Knowledge brings worry
Rain fell intermittently on 7 July. To most people, it was just another rainy day. But to front-line weather forecasters, it was a very special, worrisome day.
We had expected the broad trough of low pressure in the South China Sea to edge close to Hong Kong, bringing continuous heavy rain. Indeed rain fell hard on 6 July. But an area of low pressure quietly emerged over the sea to the east of Hainan Island. It started moving towards the north-east, adding an element of unpredictability in the weather forecast.
While all evidence indicated that the area of low pressure would not strengthen too much, it did show up clearly as a vortex in the weather map and was moving closer to Hong Kong. The weather forecaster appreciated that it was something requiring attention and started mentioning it in the "General Situation" section of the weather bulletin for the public.
It was business as usual on 7 July, but tension gradually built up. The forecaster kept the area of low pressure under close watch as it crossed the 200 km circle. The Director could not resist wondering whether the system might intensify into a tropical depression with maximum sustained winds near the centre exceeding 40 km/hour.
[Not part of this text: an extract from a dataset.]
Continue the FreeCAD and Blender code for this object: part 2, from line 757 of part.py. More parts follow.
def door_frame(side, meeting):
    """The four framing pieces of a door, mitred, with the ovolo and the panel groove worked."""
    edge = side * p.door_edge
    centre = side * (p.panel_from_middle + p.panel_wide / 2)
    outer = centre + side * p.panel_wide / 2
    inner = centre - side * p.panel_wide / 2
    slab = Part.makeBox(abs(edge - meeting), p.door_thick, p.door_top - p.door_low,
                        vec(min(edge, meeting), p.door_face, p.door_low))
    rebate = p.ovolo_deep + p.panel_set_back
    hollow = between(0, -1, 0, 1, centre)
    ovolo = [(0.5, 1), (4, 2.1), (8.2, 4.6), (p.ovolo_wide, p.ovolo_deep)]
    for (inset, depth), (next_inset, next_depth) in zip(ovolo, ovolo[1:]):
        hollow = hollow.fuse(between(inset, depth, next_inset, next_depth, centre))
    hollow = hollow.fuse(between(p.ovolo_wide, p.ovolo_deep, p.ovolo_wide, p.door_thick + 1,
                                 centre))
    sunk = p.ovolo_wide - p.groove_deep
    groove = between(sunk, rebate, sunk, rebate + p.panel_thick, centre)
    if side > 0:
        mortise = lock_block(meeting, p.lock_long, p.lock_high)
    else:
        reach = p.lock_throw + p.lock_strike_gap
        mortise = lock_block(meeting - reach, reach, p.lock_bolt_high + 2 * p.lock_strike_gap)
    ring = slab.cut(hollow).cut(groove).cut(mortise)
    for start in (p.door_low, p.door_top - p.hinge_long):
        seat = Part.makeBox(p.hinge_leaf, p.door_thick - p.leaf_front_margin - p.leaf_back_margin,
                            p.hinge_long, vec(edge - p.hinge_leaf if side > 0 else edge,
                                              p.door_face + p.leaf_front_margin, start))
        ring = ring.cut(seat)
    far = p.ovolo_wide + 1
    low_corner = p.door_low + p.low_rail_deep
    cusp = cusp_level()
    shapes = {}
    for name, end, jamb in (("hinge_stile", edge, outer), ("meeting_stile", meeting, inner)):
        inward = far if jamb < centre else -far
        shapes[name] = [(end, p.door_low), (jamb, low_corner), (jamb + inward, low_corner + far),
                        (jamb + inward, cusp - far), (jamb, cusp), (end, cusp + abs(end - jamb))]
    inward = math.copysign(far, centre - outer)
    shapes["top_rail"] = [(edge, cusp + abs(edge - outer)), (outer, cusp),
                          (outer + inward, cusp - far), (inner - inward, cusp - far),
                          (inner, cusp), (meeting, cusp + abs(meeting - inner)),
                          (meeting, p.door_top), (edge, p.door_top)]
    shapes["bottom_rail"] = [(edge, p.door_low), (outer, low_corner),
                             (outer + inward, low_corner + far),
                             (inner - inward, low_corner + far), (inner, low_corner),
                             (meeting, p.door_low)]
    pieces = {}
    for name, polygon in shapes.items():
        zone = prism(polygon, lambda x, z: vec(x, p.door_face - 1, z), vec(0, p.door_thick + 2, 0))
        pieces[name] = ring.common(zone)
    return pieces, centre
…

Should it happen, a number 1 signal would be required. With a weather system in such close proximity, computer outputs from numerical models were of little use. We were left with watching it closely and responding as the situation evolved.
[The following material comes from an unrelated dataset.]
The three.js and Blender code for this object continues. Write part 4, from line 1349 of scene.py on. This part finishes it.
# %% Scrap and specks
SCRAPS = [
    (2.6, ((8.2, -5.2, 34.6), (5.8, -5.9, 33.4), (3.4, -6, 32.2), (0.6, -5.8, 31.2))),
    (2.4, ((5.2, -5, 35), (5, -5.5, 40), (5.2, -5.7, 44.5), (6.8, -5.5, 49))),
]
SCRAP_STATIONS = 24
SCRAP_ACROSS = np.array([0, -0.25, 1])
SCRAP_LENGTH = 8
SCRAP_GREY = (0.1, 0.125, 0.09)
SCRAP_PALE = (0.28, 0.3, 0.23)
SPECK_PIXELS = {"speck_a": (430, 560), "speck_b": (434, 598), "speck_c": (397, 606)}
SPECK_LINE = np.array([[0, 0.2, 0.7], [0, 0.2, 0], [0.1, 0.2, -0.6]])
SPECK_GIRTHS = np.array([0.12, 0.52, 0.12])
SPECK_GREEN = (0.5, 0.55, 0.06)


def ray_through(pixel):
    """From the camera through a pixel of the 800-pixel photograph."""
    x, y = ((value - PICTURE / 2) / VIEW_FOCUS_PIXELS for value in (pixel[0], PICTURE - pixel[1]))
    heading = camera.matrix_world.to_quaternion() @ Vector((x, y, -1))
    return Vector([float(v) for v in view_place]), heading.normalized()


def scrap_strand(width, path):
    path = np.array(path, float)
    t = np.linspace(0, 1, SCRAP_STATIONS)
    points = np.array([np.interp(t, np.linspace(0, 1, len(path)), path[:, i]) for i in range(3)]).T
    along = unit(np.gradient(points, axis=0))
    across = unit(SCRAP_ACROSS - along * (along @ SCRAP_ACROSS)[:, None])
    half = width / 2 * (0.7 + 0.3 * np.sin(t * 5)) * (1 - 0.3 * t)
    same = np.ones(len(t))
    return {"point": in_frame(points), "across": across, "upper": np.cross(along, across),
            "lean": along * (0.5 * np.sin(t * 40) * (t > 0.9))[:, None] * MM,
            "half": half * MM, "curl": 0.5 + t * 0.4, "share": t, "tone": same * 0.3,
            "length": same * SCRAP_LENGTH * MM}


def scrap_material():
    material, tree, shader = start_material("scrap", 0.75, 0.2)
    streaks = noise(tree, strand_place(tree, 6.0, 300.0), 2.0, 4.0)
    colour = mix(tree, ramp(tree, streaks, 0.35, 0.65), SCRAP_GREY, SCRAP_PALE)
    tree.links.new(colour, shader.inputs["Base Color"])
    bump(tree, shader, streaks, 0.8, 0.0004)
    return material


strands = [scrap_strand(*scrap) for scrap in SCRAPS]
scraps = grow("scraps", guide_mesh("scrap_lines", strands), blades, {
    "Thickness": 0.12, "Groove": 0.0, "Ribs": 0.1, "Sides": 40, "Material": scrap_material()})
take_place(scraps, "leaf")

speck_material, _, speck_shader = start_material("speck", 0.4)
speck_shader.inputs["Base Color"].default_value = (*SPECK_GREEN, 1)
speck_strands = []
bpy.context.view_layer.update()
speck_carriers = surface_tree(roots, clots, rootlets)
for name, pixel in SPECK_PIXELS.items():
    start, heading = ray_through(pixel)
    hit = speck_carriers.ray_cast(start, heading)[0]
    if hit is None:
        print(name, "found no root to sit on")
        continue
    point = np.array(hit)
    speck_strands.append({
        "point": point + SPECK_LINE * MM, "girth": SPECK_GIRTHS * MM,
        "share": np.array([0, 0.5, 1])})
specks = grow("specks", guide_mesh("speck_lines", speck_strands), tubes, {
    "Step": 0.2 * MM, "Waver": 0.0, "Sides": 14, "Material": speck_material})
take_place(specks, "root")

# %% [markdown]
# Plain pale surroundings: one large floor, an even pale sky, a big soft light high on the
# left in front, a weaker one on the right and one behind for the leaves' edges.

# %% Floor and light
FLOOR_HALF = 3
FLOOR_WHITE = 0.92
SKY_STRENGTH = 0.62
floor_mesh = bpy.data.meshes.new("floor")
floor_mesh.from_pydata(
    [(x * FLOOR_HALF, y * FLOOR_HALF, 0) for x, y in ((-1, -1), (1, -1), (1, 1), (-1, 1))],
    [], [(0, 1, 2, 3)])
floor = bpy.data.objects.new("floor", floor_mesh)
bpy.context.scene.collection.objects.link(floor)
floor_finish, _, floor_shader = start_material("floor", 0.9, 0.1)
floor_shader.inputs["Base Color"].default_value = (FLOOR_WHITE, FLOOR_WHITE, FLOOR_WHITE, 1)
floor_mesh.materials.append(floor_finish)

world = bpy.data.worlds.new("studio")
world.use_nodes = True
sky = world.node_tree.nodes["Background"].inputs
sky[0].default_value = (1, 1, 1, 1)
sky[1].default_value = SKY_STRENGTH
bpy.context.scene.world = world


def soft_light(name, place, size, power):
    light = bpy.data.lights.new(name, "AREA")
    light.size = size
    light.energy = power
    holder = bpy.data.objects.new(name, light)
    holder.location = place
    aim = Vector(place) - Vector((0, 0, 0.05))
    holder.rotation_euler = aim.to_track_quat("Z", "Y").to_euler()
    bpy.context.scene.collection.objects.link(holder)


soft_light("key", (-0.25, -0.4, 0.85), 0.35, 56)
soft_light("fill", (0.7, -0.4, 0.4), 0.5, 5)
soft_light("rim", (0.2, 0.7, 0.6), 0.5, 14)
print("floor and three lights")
As the area of low pressure skirted to the south of Hong Kong, local winds turned northerly. Weather stabilized and rain subsided. It even stopped for a while. By the evening, the vortex, which was very nearly a tropical cyclone, landed to the east of Hong Kong in the nearby Huizhou-Shanwei area where much rain fell. In Hong Kong, winds turned south-westerly and rain resumed. But the rainfall amount on 7 July was noticeably less than that on the previous day.
The area of low pressure and the associated vortex developed in a data-scarce area in the sea. There was a high degree of unpredictability. Had it intensified just a little more, it would have necessitated the issuance of the number 1 signal. Had it landed 100 km to the west, Hong Kong would have experienced much more wind and rain. A tiny shift in the atmosphere very often translates into major differences in weather at a particular spot. This is what the weather forecaster has to live with nearly everyday in his work. This is what makes weather forecasting difficult.
To most people in Hong Kong, 7 July was just another day. But for the weathermen who looked at the large volume of weather information, it was a day of great worries because of the low-pressure vortex.
Many people say: knowledge is power. Let me tell you: knowledge sometimes is the source of worry!